Al-Sham is the classical Arabic term for Damascus and its hinterlands, and over time, it came to denote the area between the Mediterranean and the Euphrates, south of the Taurus Mountains and north of the Arabian desert. Similarly, in Egypt, “Masr” may refer either to Cairo or to the whole country. Used in that sense, al-Sham takes in not just Syria but also Israel, Jordan, Lebanon and the Palestinian territories, and even a part of southeastern Turkey.

That is fairly similar in extent to what Western geographers call the Levant, a once-common term that now has something of an antique whiff about it, like “the Orient.” Because of the term’s French colonial associations, many Arab nationalists and Islamist radicals disdain it, and it is unlikely that the militant group would choose “Levant” to render its name.

That’s three paragraphs, and a broad strokes version of something the article goes into more detail about…

The fighters do not like “Syria” either, though. Syria is what the Greeks named the region in ancient times, possibly after the Assyrian people who once lived there, though that derivation is disputed. And at times in the past, the term “Syrian” was used to mean specifically a Christian Syrian, while Muslims or Jews living there would be called Shami. Today, when Arabs speak of Syria, they usually mean only the modern state, which the insurgent group is fighting to obliterate.

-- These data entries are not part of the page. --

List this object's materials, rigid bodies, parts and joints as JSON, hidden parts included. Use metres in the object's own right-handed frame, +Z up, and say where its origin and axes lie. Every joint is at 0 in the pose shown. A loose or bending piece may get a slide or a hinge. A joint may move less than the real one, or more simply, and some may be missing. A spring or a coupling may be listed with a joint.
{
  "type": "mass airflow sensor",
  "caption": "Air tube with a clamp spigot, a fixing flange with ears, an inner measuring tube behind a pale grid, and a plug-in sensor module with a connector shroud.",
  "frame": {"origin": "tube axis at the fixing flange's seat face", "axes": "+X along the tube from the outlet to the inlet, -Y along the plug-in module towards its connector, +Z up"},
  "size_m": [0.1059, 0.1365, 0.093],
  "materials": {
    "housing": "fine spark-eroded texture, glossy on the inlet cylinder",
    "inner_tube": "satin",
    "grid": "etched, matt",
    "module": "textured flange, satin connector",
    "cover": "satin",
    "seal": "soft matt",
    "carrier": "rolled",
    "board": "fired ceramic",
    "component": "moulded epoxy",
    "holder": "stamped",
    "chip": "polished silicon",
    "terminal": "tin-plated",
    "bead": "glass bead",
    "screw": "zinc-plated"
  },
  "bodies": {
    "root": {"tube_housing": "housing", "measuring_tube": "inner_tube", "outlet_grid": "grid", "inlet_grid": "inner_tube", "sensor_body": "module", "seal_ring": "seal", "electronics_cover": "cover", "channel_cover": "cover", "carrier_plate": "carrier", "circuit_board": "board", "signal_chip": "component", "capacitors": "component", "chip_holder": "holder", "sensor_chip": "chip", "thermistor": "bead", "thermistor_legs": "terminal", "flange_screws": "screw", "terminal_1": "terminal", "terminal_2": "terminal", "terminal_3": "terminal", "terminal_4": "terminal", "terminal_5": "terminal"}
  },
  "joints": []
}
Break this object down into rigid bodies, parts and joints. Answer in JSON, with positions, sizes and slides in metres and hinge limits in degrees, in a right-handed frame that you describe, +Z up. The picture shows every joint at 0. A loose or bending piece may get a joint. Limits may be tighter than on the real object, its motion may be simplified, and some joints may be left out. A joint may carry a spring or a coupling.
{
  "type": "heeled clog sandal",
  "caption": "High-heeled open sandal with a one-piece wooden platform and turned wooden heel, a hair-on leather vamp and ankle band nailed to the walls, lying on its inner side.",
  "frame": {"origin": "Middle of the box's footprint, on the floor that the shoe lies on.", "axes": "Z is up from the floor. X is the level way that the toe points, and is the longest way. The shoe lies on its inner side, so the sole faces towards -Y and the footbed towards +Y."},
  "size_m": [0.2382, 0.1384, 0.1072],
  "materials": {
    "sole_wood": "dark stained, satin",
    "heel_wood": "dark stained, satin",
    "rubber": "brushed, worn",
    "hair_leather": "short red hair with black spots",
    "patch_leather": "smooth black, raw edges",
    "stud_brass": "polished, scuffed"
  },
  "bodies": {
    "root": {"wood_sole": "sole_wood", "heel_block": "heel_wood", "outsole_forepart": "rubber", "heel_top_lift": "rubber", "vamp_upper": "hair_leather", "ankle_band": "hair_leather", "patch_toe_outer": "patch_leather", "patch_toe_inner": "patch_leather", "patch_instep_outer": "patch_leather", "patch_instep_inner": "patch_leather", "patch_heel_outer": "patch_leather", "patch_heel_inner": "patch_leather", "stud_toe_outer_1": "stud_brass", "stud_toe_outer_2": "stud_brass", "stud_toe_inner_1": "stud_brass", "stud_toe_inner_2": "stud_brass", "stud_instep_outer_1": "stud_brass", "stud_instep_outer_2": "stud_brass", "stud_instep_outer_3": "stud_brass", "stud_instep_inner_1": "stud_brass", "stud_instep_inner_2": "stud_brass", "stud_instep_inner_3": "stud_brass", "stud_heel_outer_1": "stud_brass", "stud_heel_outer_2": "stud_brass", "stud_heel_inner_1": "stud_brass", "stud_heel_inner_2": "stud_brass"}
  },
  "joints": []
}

Historic resonances are the point, said Ali Adeeb, a professor of Arabic at New York University. “When they first thought of the name,” Mr. Adeeb said of the group, “they were thinking with the mentality of the seventh or eighth century, just like their interpretation of religion and the life they want to recreate.” He noted that in the group’s statements, “they use old words like ‘ghazwa’ for invasion, instead of the modern word for battle.”

So if neither “Levant” nor “Syria” will do to translate “al-Sham,” what would? Some writers and geographers use “Greater Syria,” which preserves the distinction with the current state. But that would come at the cost of adding an adjective that is not present in the original Arabic, not to mention cluttering the acronym. Or the already familiar ISIS abbreviation could simply be said to stand for Islamic State in Iraq and al-Sham, though the last word is unfamiliar to English speakers.

Al-Sham is a key concept in the final 100-page apocalyptic rant in Abu Musab al-Suri’s 1,600-page Call to Global Islamic Resistance — hence my own preference for ISIS, as an abbreviation for Islamic State in Iraq and al-Sham. I’d suggest it may be time for English readers to get familiar with that last word, although given our proclivity for not knowing even such basic distinctions as that between Sunni and Shia, I’m none too optimistic about that.

**

But here we have the Zenpundit readership, and I have the impression that deepening understanding is a major concern. May I therefore also recommend Aaron Zelin and Phillip Smyth‘s The Vocabulary of Sectarianism over at Foreign Policy? That way we can all be clear on the theological insults conveyed by such phrases as rafidha / rawafidh, nasawi / nawasib and Hizb al-Lat.

In sectarian warfare, theological insults can carry the force of death-sentences.